TASK DIRECTIONS:
Repeat each line exactly as it is written.

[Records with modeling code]

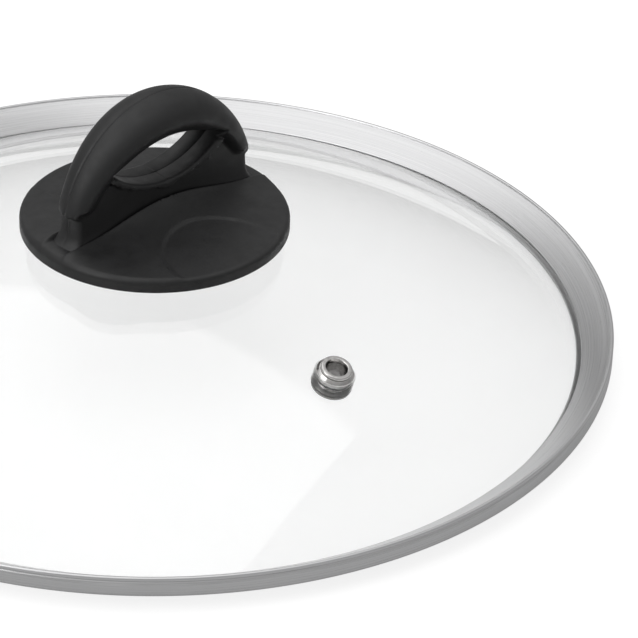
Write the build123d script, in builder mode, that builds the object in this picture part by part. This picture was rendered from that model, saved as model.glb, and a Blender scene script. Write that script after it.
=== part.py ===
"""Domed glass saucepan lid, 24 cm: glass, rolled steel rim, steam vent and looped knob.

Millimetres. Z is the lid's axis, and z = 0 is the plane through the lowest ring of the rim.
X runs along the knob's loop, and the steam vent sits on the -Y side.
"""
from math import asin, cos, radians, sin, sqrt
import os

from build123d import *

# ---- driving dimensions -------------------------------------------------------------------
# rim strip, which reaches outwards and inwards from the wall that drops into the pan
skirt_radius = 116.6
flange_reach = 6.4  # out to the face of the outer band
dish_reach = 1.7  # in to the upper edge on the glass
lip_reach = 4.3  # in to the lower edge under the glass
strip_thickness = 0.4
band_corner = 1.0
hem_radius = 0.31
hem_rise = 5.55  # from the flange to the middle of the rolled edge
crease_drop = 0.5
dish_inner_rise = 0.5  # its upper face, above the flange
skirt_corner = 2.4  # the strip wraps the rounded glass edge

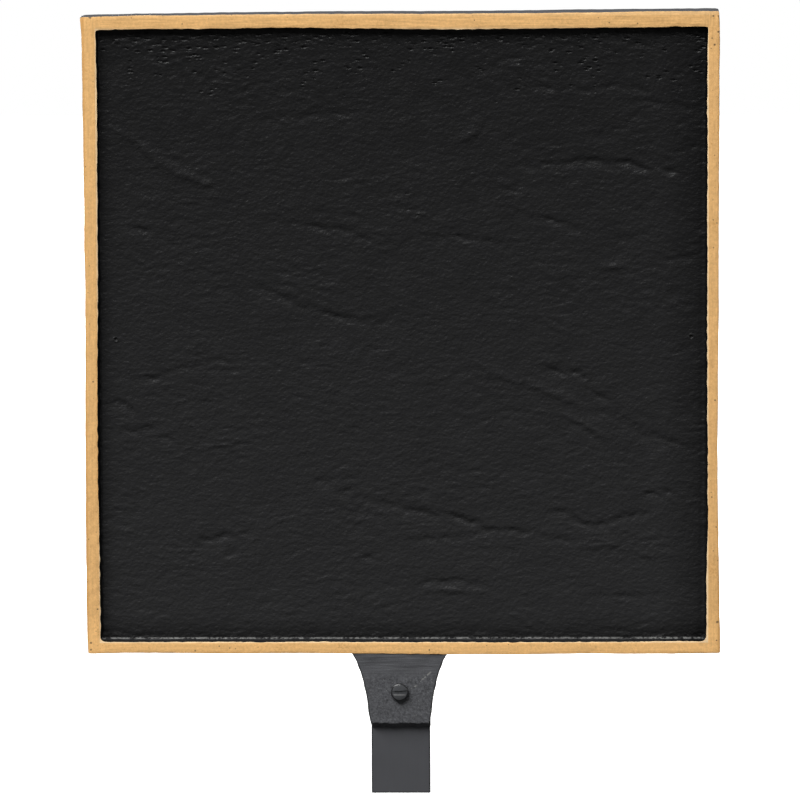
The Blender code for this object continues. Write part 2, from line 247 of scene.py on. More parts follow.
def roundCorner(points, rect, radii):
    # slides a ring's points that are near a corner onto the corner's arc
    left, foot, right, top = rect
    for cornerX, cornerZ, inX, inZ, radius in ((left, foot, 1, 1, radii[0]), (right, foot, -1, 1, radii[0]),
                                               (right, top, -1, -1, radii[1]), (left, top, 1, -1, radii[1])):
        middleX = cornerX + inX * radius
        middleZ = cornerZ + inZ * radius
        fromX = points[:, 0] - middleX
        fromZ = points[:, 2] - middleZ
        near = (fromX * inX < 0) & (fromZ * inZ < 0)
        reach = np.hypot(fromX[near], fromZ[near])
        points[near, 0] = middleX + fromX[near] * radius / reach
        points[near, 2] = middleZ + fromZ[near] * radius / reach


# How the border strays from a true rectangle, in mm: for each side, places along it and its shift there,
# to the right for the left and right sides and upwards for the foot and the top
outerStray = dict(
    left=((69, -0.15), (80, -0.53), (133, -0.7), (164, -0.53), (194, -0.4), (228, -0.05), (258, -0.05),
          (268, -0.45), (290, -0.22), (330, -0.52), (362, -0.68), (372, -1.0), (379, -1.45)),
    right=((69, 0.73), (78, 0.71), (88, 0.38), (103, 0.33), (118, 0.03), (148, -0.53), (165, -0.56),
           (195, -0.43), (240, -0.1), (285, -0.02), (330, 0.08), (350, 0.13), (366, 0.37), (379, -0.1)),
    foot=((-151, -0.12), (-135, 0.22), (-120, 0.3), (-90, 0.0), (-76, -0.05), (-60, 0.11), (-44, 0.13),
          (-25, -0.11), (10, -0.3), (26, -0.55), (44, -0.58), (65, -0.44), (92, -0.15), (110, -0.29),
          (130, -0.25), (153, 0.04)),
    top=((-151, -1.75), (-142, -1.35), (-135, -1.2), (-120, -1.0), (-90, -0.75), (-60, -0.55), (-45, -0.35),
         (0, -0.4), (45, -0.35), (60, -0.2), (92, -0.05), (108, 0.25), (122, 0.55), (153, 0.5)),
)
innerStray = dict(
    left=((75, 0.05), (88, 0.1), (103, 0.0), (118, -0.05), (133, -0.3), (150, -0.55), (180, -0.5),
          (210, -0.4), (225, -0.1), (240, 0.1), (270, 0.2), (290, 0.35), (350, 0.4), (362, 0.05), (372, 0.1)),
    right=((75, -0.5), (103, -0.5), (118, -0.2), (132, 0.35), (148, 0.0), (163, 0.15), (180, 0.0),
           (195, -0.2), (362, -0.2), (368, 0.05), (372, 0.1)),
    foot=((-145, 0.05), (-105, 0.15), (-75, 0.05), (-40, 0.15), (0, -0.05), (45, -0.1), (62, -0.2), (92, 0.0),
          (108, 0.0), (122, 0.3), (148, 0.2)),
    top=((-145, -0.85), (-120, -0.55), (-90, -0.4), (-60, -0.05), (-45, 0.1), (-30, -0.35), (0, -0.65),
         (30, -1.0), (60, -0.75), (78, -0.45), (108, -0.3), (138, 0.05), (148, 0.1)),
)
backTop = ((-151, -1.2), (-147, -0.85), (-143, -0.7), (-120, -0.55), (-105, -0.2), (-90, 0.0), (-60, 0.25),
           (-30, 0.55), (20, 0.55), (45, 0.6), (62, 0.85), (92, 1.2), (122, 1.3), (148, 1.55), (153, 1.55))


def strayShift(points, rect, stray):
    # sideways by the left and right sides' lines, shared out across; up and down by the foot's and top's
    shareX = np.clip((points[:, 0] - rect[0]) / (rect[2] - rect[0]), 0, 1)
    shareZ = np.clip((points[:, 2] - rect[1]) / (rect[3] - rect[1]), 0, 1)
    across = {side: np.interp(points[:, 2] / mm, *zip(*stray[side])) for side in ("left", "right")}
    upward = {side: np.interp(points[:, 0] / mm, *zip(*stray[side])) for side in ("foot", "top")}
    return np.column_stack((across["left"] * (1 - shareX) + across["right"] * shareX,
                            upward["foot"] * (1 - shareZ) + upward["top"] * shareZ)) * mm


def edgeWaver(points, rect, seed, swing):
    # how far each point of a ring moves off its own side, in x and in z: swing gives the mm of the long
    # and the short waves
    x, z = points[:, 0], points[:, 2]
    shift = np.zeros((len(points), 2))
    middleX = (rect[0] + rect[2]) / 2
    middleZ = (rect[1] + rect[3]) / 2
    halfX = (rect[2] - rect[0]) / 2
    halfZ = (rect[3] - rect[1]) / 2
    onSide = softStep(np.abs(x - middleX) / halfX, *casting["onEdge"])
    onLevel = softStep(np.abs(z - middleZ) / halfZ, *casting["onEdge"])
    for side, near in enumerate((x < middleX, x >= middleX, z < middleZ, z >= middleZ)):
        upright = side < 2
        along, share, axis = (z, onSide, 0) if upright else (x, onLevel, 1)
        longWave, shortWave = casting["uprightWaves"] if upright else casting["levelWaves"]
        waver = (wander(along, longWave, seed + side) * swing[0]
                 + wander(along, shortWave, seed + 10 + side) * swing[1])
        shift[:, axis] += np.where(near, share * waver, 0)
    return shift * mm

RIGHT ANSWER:
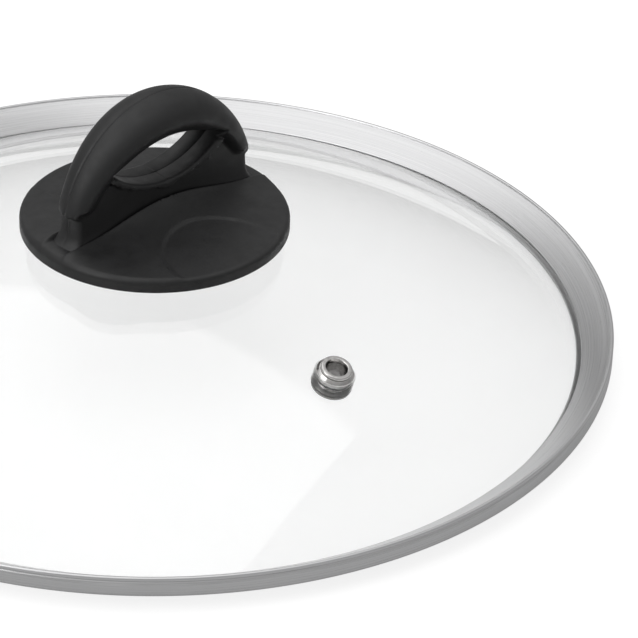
Write the build123d script, in builder mode, that builds the object in this picture part by part. This picture was rendered from that model, saved as model.glb, and a Blender scene script. Write that script after it.
=== part.py ===
"""Domed glass saucepan lid, 24 cm: glass, rolled steel rim, steam vent and looped knob.

Millimetres. Z is the lid's axis, and z = 0 is the plane through the lowest ring of the rim.
X runs along the knob's loop, and the steam vent sits on the -Y side.
"""
from math import asin, cos, radians, sin, sqrt
import os

from build123d import *

# ---- driving dimensions -------------------------------------------------------------------
# rim strip, which reaches outwards and inwards from the wall that drops into the pan
skirt_radius = 116.6
flange_reach = 6.4  # out to the face of the outer band
dish_reach = 1.7  # in to the upper edge on the glass
lip_reach = 4.3  # in to the lower edge under the glass
strip_thickness = 0.4
band_corner = 1.0
hem_radius = 0.31
hem_rise = 5.55  # from the flange to the middle of the rolled edge
crease_drop = 0.5
dish_inner_rise = 0.5  # its upper face, above the flange
skirt_corner = 2.4  # the strip wraps the rounded glass edge

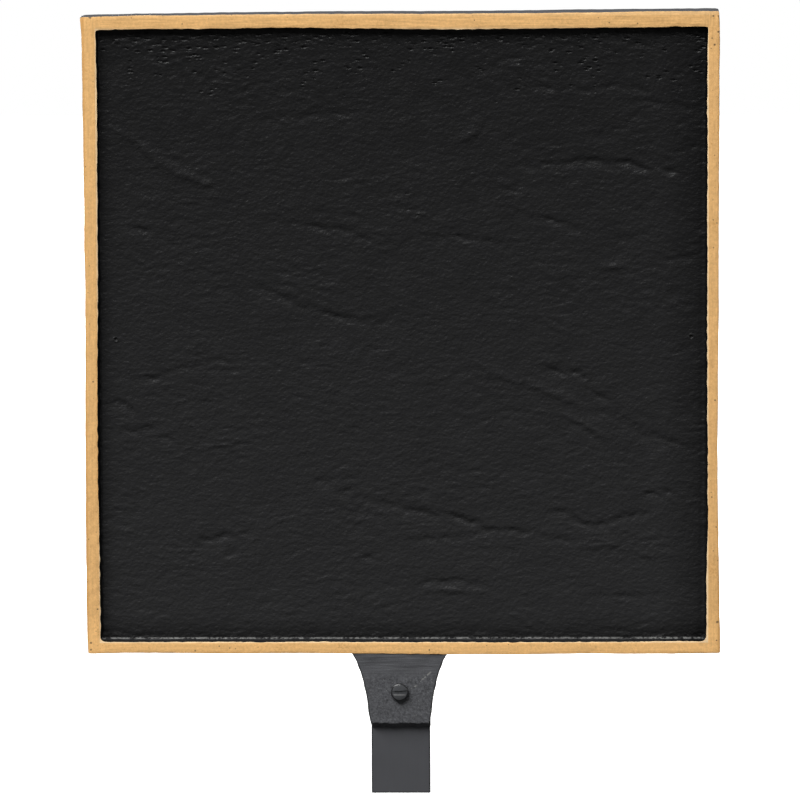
The Blender code for this object continues. Write part 2, from line 247 of scene.py on. More parts follow.
def roundCorner(points, rect, radii):
    # slides a ring's points that are near a corner onto the corner's arc
    left, foot, right, top = rect
    for cornerX, cornerZ, inX, inZ, radius in ((left, foot, 1, 1, radii[0]), (right, foot, -1, 1, radii[0]),
                                               (right, top, -1, -1, radii[1]), (left, top, 1, -1, radii[1])):
        middleX = cornerX + inX * radius
        middleZ = cornerZ + inZ * radius
        fromX = points[:, 0] - middleX
        fromZ = points[:, 2] - middleZ
        near = (fromX * inX < 0) & (fromZ * inZ < 0)
        reach = np.hypot(fromX[near], fromZ[near])
        points[near, 0] = middleX + fromX[near] * radius / reach
        points[near, 2] = middleZ + fromZ[near] * radius / reach


# How the border strays from a true rectangle, in mm: for each side, places along it and its shift there,
# to the right for the left and right sides and upwards for the foot and the top
outerStray = dict(
    left=((69, -0.15), (80, -0.53), (133, -0.7), (164, -0.53), (194, -0.4), (228, -0.05), (258, -0.05),
          (268, -0.45), (290, -0.22), (330, -0.52), (362, -0.68), (372, -1.0), (379, -1.45)),
    right=((69, 0.73), (78, 0.71), (88, 0.38), (103, 0.33), (118, 0.03), (148, -0.53), (165, -0.56),
           (195, -0.43), (240, -0.1), (285, -0.02), (330, 0.08), (350, 0.13), (366, 0.37), (379, -0.1)),
    foot=((-151, -0.12), (-135, 0.22), (-120, 0.3), (-90, 0.0), (-76, -0.05), (-60, 0.11), (-44, 0.13),
          (-25, -0.11), (10, -0.3), (26, -0.55), (44, -0.58), (65, -0.44), (92, -0.15), (110, -0.29),
          (130, -0.25), (153, 0.04)),
    top=((-151, -1.75), (-142, -1.35), (-135, -1.2), (-120, -1.0), (-90, -0.75), (-60, -0.55), (-45, -0.35),
         (0, -0.4), (45, -0.35), (60, -0.2), (92, -0.05), (108, 0.25), (122, 0.55), (153, 0.5)),
)
innerStray = dict(
    left=((75, 0.05), (88, 0.1), (103, 0.0), (118, -0.05), (133, -0.3), (150, -0.55), (180, -0.5),
          (210, -0.4), (225, -0.1), (240, 0.1), (270, 0.2), (290, 0.35), (350, 0.4), (362, 0.05), (372, 0.1)),
    right=((75, -0.5), (103, -0.5), (118, -0.2), (132, 0.35), (148, 0.0), (163, 0.15), (180, 0.0),
           (195, -0.2), (362, -0.2), (368, 0.05), (372, 0.1)),
    foot=((-145, 0.05), (-105, 0.15), (-75, 0.05), (-40, 0.15), (0, -0.05), (45, -0.1), (62, -0.2), (92, 0.0),
          (108, 0.0), (122, 0.3), (148, 0.2)),
    top=((-145, -0.85), (-120, -0.55), (-90, -0.4), (-60, -0.05), (-45, 0.1), (-30, -0.35), (0, -0.65),
         (30, -1.0), (60, -0.75), (78, -0.45), (108, -0.3), (138, 0.05), (148, 0.1)),
)
backTop = ((-151, -1.2), (-147, -0.85), (-143, -0.7), (-120, -0.55), (-105, -0.2), (-90, 0.0), (-60, 0.25),
           (-30, 0.55), (20, 0.55), (45, 0.6), (62, 0.85), (92, 1.2), (122, 1.3), (148, 1.55), (153, 1.55))


def strayShift(points, rect, stray):
    # sideways by the left and right sides' lines, shared out across; up and down by the foot's and top's
    shareX = np.clip((points[:, 0] - rect[0]) / (rect[2] - rect[0]), 0, 1)
    shareZ = np.clip((points[:, 2] - rect[1]) / (rect[3] - rect[1]), 0, 1)
    across = {side: np.interp(points[:, 2] / mm, *zip(*stray[side])) for side in ("left", "right")}
    upward = {side: np.interp(points[:, 0] / mm, *zip(*stray[side])) for side in ("foot", "top")}
    return np.column_stack((across["left"] * (1 - shareX) + across["right"] * shareX,
                            upward["foot"] * (1 - shareZ) + upward["top"] * shareZ)) * mm


def edgeWaver(points, rect, seed, swing):
    # how far each point of a ring moves off its own side, in x and in z: swing gives the mm of the long
    # and the short waves
    x, z = points[:, 0], points[:, 2]
    shift = np.zeros((len(points), 2))
    middleX = (rect[0] + rect[2]) / 2
    middleZ = (rect[1] + rect[3]) / 2
    halfX = (rect[2] - rect[0]) / 2
    halfZ = (rect[3] - rect[1]) / 2
    onSide = softStep(np.abs(x - middleX) / halfX, *casting["onEdge"])
    onLevel = softStep(np.abs(z - middleZ) / halfZ, *casting["onEdge"])
    for side, near in enumerate((x < middleX, x >= middleX, z < middleZ, z >= middleZ)):
        upright = side < 2
        along, share, axis = (z, onSide, 0) if upright else (x, onLevel, 1)
        longWave, shortWave = casting["uprightWaves"] if upright else casting["levelWaves"]
        waver = (wander(along, longWave, seed + side) * swing[0]
                 + wander(along, shortWave, seed + 10 + side) * swing[1])
        shift[:, axis] += np.where(near, share * waver, 0)
    return shift * mm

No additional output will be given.